One can scarcely blame the man. The American character has always had a soft spot for the plumb line and the square, for the notion that a thing done right is a thing that looks right. We built our barns stout and our courthouses square, believing the geometry of our buildings reflected the geometry of our souls. Now, it seems, we shall apply the same standard to our spacecraft. The mission specialists, astronauts Christina Koch among them, have taken to the delay with the stoic patience of those who understand that some journeys cannot be rushed. They are reportedly using the time to practice using a spirit level in zero-gravity simulations, a task that presents its own unique and bewildering challenges.
The true horror, of course, is not the delay itself, but the bureaucratic fervor it has unleashed. A new department has been established: the Office of Vertical Verification. Its mandate is to review every component of the Artemis program—the Orion capsule, the proposed lunar landers, the spacesuits being sewn by Axiom Space—for any deviation from the true vertical. There is talk of applying the same standard to the moon itself, should we ever reach it, to ensure its orbit is sufficiently circular and its face appropriately round. For if a rocket must be straight, then by what logic does the cosmos get to be so untidy?

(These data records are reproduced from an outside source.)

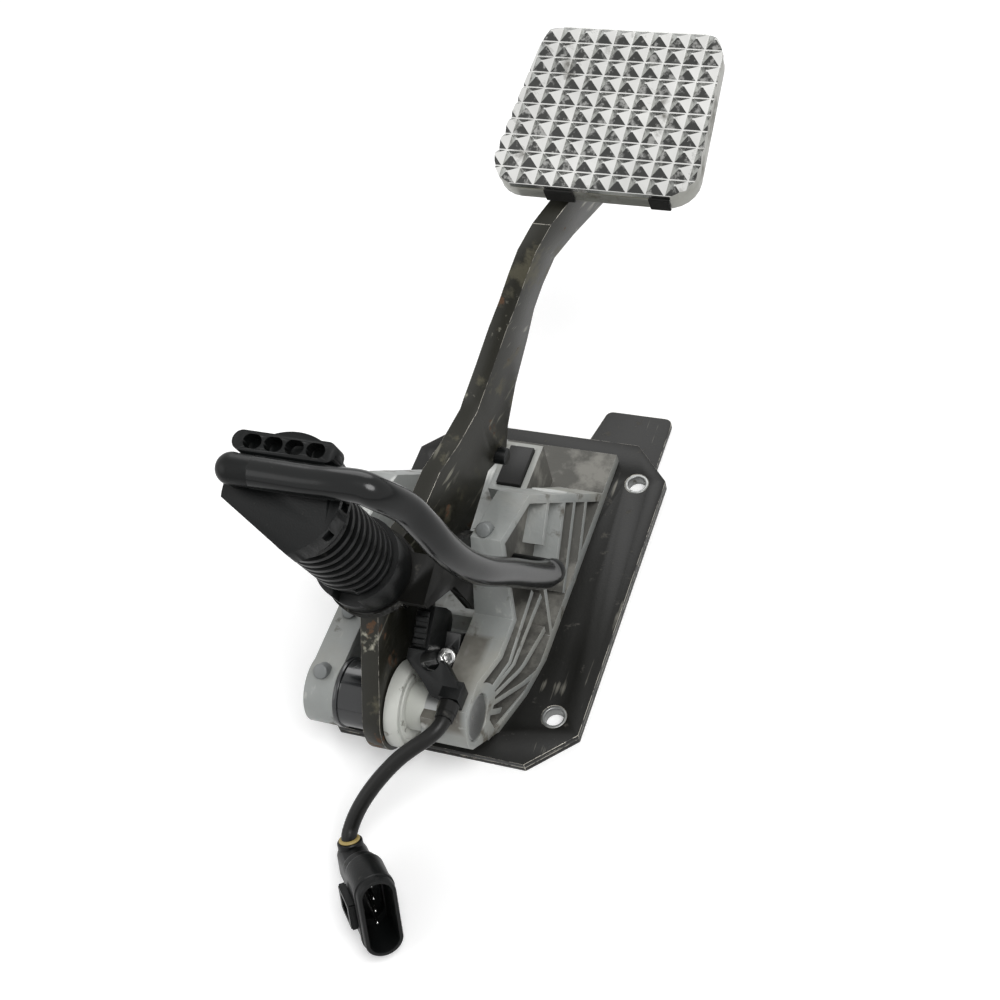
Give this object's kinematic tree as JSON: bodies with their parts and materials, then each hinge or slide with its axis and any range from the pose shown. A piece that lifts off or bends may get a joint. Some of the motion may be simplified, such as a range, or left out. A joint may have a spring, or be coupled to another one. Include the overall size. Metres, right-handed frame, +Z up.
{
  "type": "clutch pedal assembly",
  "caption": "Clutch pedal on a grey cast bracket with two base plates: bent arm with a pyramid-faced pad, hydraulic cylinder, hose and position sensor with a plug.",
  "frame": {"origin": "middle of the four mounting holes, on the underside of the lower base plate", "axes": "+Z up from the base plates; +Y away from the driver, from the pivot end to the tongue; +X to the right seen from the driver, along the pivot shaft"},
  "size_m": [0.1728, 0.3461, 0.23],
  "materials": {
    "plate_paint": "satin black paint, worn at the edges",
    "bright_steel": "bright",
    "steel": "dull",
    "cast_grey": "matt light grey paint on a casting",
    "pin_grey": "matt",
    "label_white": "matt, bare",
    "rubber": "semi-matt",
    "gloss_black": "glossy",
    "black_plastic": "satin, moulded",
    "seal_tan": "matt",
    "white_nylon": "satin, scuffed",
    "arm_paint": "dark olive paint with rust and scratches",
    "olive_metal": "dull olive",
    "chrome": "polished pyramids"
  },
  "bodies": {
    "bracket": {"lower_plate": "plate_paint", "upper_plate": "plate_paint", "mount_sleeves": "bright_steel", "bracket_casting": "cast_grey", "foot_screws": "steel", "locating_pins": "pin_grey", "blank_label": "label_white", "bump_stop": "rubber", "pivot_shaft": "steel", "shaft_rings": "bright_steel", "spacer_bush": "gloss_black", "sensor_housing": "black_plastic", "sensor_cover": "black_plastic", "sensor_screw": "bright_steel", "cable_gland": "rubber", "sensor_cable": "rubber", "connector_housing": "black_plastic", "connector_pins": "bright_steel", "connector_seal": "seal_tan", "connector_latch": "black_plastic", "cylinder_bracket": "plate_paint", "bracket_screws": "steel", "cylinder_barrel": "black_plastic", "cylinder_head": "black_plastic", "cylinder_screws": "steel", "head_port": "black_plastic", "feed_hose": "rubber", "hose_union": "black_plastic"},
    "pedal": {"pedal_arm": "arm_paint", "arm_bush": "white_nylon", "encoder_disc": "white_nylon", "arm_peg": "black_plastic", "pad_carrier": "plate_paint", "pad_frame": "olive_metal", "pad_plate": "chrome", "pad_rivets": "bright_steel", "rod_pin": "steel"},
    "rod": {"push_rod": "bright_steel"},
    "piston": {"piston": "white_nylon", "piston_seals": "rubber"}
  },
  "joints": [
    {"name": "pedal_pivot", "type": "hinge", "parent": "bracket", "child": "pedal", "pos_m": [0, -0.0925, 0.036], "axis": [-1, 0, 0], "range_deg": [0, 16.8], "stiffness_Nm_per_rad": 20, "springref_deg": -20.05},
    {"name": "rod_pivot", "type": "hinge", "parent": "pedal", "child": "rod", "pos_m": [-0.01225, -0.0615, 0.08], "axis": [-1, 0, 0], "range_deg": [-25, 0]},
    {"name": "piston_slide", "type": "slide", "parent": "bracket", "child": "piston", "axis": [0, -0.3057, 0.9521], "range_m": [-0.016, 0]}
  ],
  "couplings": [
    {"joint": "rod_pivot", "follows": "pedal_pivot", "ratio": -1.42},
    {"joint": "piston_slide", "follows": "pedal_pivot", "m_per_rad": -0.0487}
  ]
}
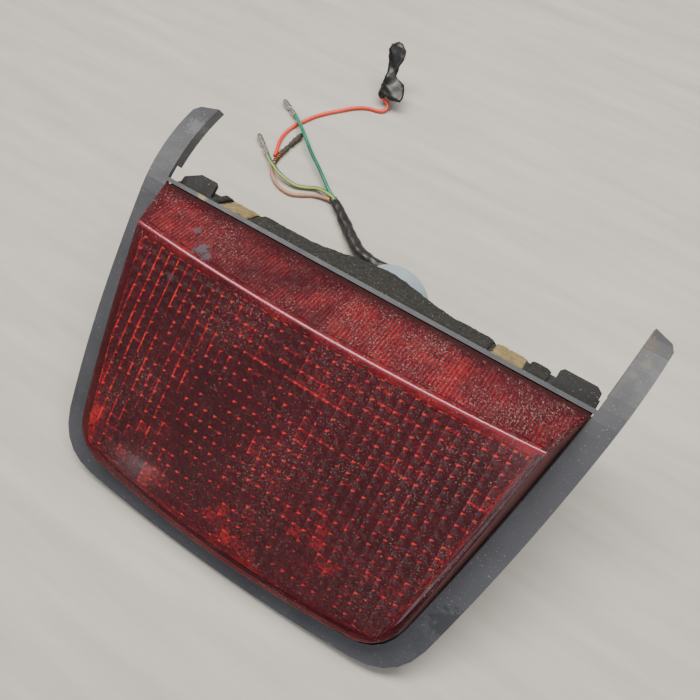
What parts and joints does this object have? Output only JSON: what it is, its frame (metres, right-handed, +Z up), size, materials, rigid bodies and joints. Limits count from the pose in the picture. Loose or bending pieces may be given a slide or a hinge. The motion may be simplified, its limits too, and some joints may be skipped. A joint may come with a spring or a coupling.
{
  "type": "motorcycle tail lamp",
  "caption": "Motorcycle tail and stop lamp: red trapezoid lens in a grey eared bezel, foam-taped black housing, rear bulb holder and loose leads.",
  "frame": {"origin": "centre of the footprint of the lamp without its leads, on the ground, as it lies on its bezel's bottom edge and its bulb cap", "axes": "+X across the lamp along the lens's top edge, +Y towards the ears and the bulb cap, +Z up; the lens faces up and forward, tilted about 28 degrees"},
  "size_m": [0.2977, 0.352, 0.0886],
  "materials": {
    "lens": "moulded clear red acrylic",
    "lens_sealant": "matt bead",
    "reflector": "metallised plastic",
    "bezel": "painted slate grey, scuffed",
    "housing": "grained black plastic",
    "foam_strip": "open-cell foam tape, dusty",
    "adhesive_pads": "old glue and torn foam",
    "case_screws": "zinc plated",
    "mount_studs": "zinc plated thread",
    "stud_grommets": "moulded",
    "port_seal": "moulded",
    "holder_barrel": "moulded",
    "holder_cap": "moulded, pale blue-grey, dusty",
    "socket_shell": "pressed, nickel plated",
    "earth_tab": "pressed",
    "contact_springs": "spring wire",
    "contact_plate": "laminated board",
    "contact_rivets": "turned",
    "bulb_base": "drawn",
    "bulb_pins": "turned",
    "base_insulator": "fused glass, black",
    "solder_contacts": "solder",
    "bulb_glass": "blown clear glass",
    "glass_stem": "pressed glass",
    "filament_posts": "drawn wire",
    "filaments": "coiled tungsten",
    "lead_sleeve": "soft PVC tube",
    "wire_green": "PVC insulated",
    "wire_green_yellow": "PVC insulated, yellow stripe",
    "wire_brown": "PVC insulated, faded",
    "wire_red": "PVC insulated",
    "bullet_green": "tinned",
    "bullet_green_yellow": "tinned, dull",
    "bullet_brown": "corroded",
    "insulating_tape": "PVC tape, creased"
  },
  "bodies": {
    "lamp": {"lens": "lens", "lens_sealant": "lens_sealant", "reflector": "reflector", "bezel": "bezel", "housing": "housing", "foam_strip": "foam_strip", "adhesive_pads": "adhesive_pads", "case_screws": "case_screws", "mount_studs": "mount_studs", "stud_grommets": "stud_grommets", "port_seal": "port_seal", "lead_sleeve": "lead_sleeve", "wire_green": "wire_green", "wire_green_yellow": "wire_green_yellow", "wire_brown": "wire_brown", "wire_red": "wire_red", "bullet_green": "bullet_green", "bullet_green_yellow": "bullet_green_yellow", "bullet_brown": "bullet_brown", "insulating_tape": "insulating_tape"},
    "bulb_holder": {"holder_barrel": "holder_barrel", "holder_cap": "holder_cap", "socket_shell": "socket_shell", "earth_tab": "earth_tab", "contact_springs": "contact_springs"},
    "bulb": {"contact_plate": "contact_plate", "contact_rivets": "contact_rivets", "bulb_base": "bulb_base", "bulb_pins": "bulb_pins", "base_insulator": "base_insulator", "solder_contacts": "solder_contacts", "bulb_glass": "bulb_glass", "glass_stem": "glass_stem", "filament_posts": "filament_posts", "filaments": "filaments"}
  },
  "joints": [
    {"name": "holder_twist", "type": "hinge", "parent": "lamp", "child": "bulb_holder", "pos_m": [0, 0.06126, 0.02747], "axis": [0, -0.9255, 0.3788], "range_deg": [0, 30]},
    {"name": "bulb_push", "type": "slide", "parent": "bulb_holder", "child": "bulb", "axis": [0, 0.9255, -0.3788], "range_m": [0, 0.002], "stiffness_N_per_m": 300, "deforming": ["contact_springs"]}
  ]
}
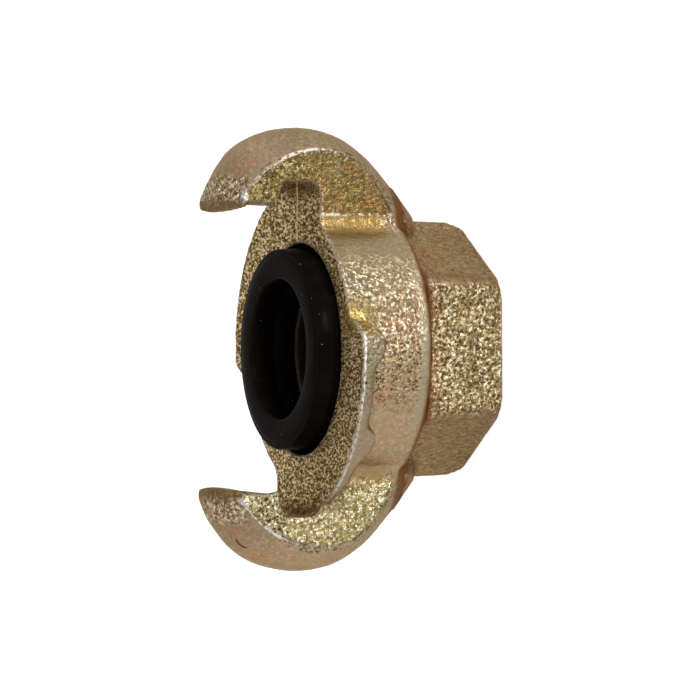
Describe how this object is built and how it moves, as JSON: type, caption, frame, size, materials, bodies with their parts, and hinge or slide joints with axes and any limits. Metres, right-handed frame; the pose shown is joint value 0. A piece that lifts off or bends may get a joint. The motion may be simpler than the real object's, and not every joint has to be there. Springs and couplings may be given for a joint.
{
  "type": "claw hose coupling",
  "caption": "Cast claw coupling half with hexagon, female pipe thread, hooked claws, cammed lugs and a rubber face seal.",
  "frame": {"origin": "centre of the hexagon's end face, on the bore's axis", "axes": "+Z along the bore from the hexagon to the seal, +Y towards one claw, +X square to both"},
  "size_m": [0.051, 0.0682, 0.042],
  "materials": {
    "passivated_casting": "malleable casting, zinc plated and yellow passivated, grainy with a faint iridescence",
    "black_rubber": "black moulded rubber, satin"
  },
  "bodies": {
    "root": {"coupling_body": "passivated_casting", "seal_ring": "black_rubber"}
  },
  "joints": []
}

So the great rocket sits, a monument not to human ambition but to human fastidiousness. The countdown clocks are silent. The launch calendars are blank. The only sound in the vast hangar is the gentle tap-tap-tapping of a hammer as a technician, under the watchful eye of the Administrator, tries to persuade a multi-billion-dollar flange to sit just a hair more flush. It is a slow-motion crisis, a tragedy of inches played out with the solemnity of a state funeral. We aimed for the stars, but got bogged down in a debate about a bubble in a level. And somewhere, the moon waits, cool and crooked as ever, entirely unconcerned with whether our path to its surface is perfectly straight or not.